Review: The web of friendship in Kiss of the Spider Woman, Menier Chocolate Factory

"..slow to get going but while a friendship between the two mean seems inevitable from the outset it is the depth of that friendship and subsequent threat to it that holds the play's power."

Samuel Barnett's Molina is recalling the plot line of one of his favourite romantic thriller films, the shadows of the characters he describes appear as projections on the walls around him.

Event-list-image_15155You are held in the spell of the story until it is broken by the complaints of Valentin (Declan Bennett) who doesn't share Molina's taste in films.

It's the 1970s and the two men are locked in an Argentinian cell together.

Valentin is a tough, no-nonsense, left-wing political prisoner and Molina is camp and has been convicted of gross indecency.

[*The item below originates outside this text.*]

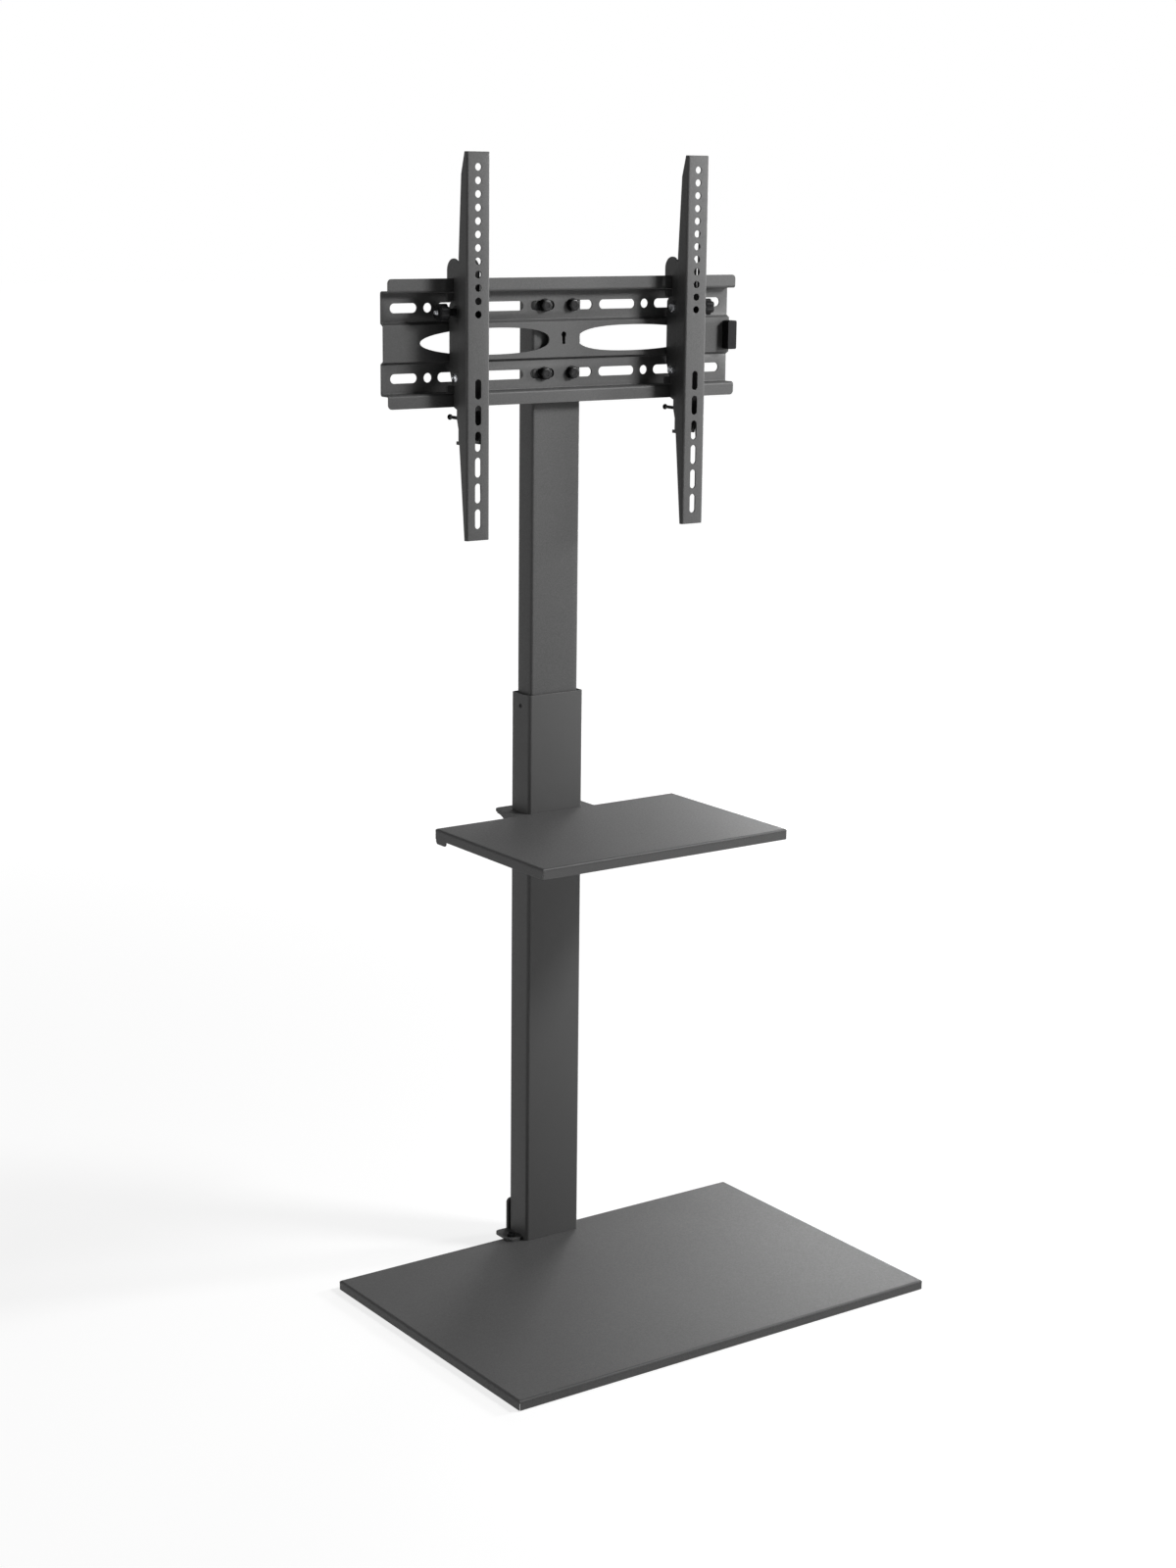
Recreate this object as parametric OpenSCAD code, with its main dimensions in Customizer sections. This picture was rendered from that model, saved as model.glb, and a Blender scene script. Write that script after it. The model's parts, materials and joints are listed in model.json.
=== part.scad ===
// Floor stand for a flat screen: a folded floor plate, a two-stage column with a shelf,
// and a slotted wall plate that carries two tilting screen arms.
// X runs across, Y runs from the screen side to the back, Z runs up from the floor.
// The column's middle is at x = 0 and the stand's depth is centred on y = 0.

/* [Floor plate] */
// Width of the floor plate
base_w = 600; // [480:10:800]
// Depth of the floor plate, front to back
base_d = 400; // [340:10:520]
// Height of the plate's folded edge
base_h = 12; // [12:1:20]
// Thickness of the plate's steel
base_sheet = 2; // [1.5:0.5:2.5]
// Inner radius of the fold along the edges
base_bend_r = 1; // [0.5:0.5:3]
// Gap between the folded edge and the floor
edge_lift = 1; // [0.5:0.5:2]
// Diameter of a floor pad
pad_dia = 22; // [16:1:22]
// Thickness of a floor pad
pad_h = 3; // [2.5:0.5:4]
// Distance of a pad's middle from the plate's front or back edge
pad_inset = 28; // [26:1:60]
// Width of a stiffening rib
rib_w = 24; // [22:1:40]
// Steel of the ribs
rib_sheet = 1.5; // [1:0.5:2]
// Distance of the outer ribs' middle from the plate's sides
rib_side = 40; // [30:1:80]
// Distance of the inner ribs' middle from the column's middle
rib_mid = 100; // [85:1:150]
// Gap between a rib's end and the plate's edge
rib_end = 12; // [8:1:15]
// Thickness of the anchor plate under the column
anchor_h = 3; // [2:0.5:4]
// How far the anchor plate reaches in front of the column
anchor_reach = 40; // [20:1:100]

/* [Foot] */
// How far the foot bracket's ear reaches to the left of the middle
ear_reach = 60; // [60:1:72]
// Thickness of the foot bracket
foot_sheet = 4; // [3:0.5:6]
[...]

And yet, despite their differences and Valentin's complaints you know that deep down he actually quite enjoys the distraction from the tedium of prison-life.

But as differences defrost and friendship warms a spider threatens the web of this new friendship.

On the one hand, this is a play about how we aren't so different after all, how we have the same desires and needs and on the other, it is a play about trust, loyalty and the price of freedom.

It is also about survival.

Kiss of The Spider Woman, here adapted from Manuel Puig's original by José Rivera and Allan Baker, is slow to get going but while a friendship between the two mean seems inevitable from the outset it is the depth of that friendship and subsequent threat to it that holds the play's power.

Samuel Barnett is a mesmerising force as Molina in full story-telling mode. But I also found myself watching him listening and reacting to Valentin when Declan Bennett was talking.

The last time I found myself so compelled to watch an actor 'just' listening was watching Ben Whishaw in Against at the Almeida and I said in my review that he was a really good listener and Sam Barnett is too.

Molina is the more interesting character. His kindness towards Valentin and his persistence are endearing which makes what happens to Valentin all the more painful to watch.

However, there is also something more complex going with Molina which only the unfolding narrative reveals.

It is an hour and 45 minutes without an interval and I'm giving it four stars.  It runs at the Menier Chocolate Factory until May 5.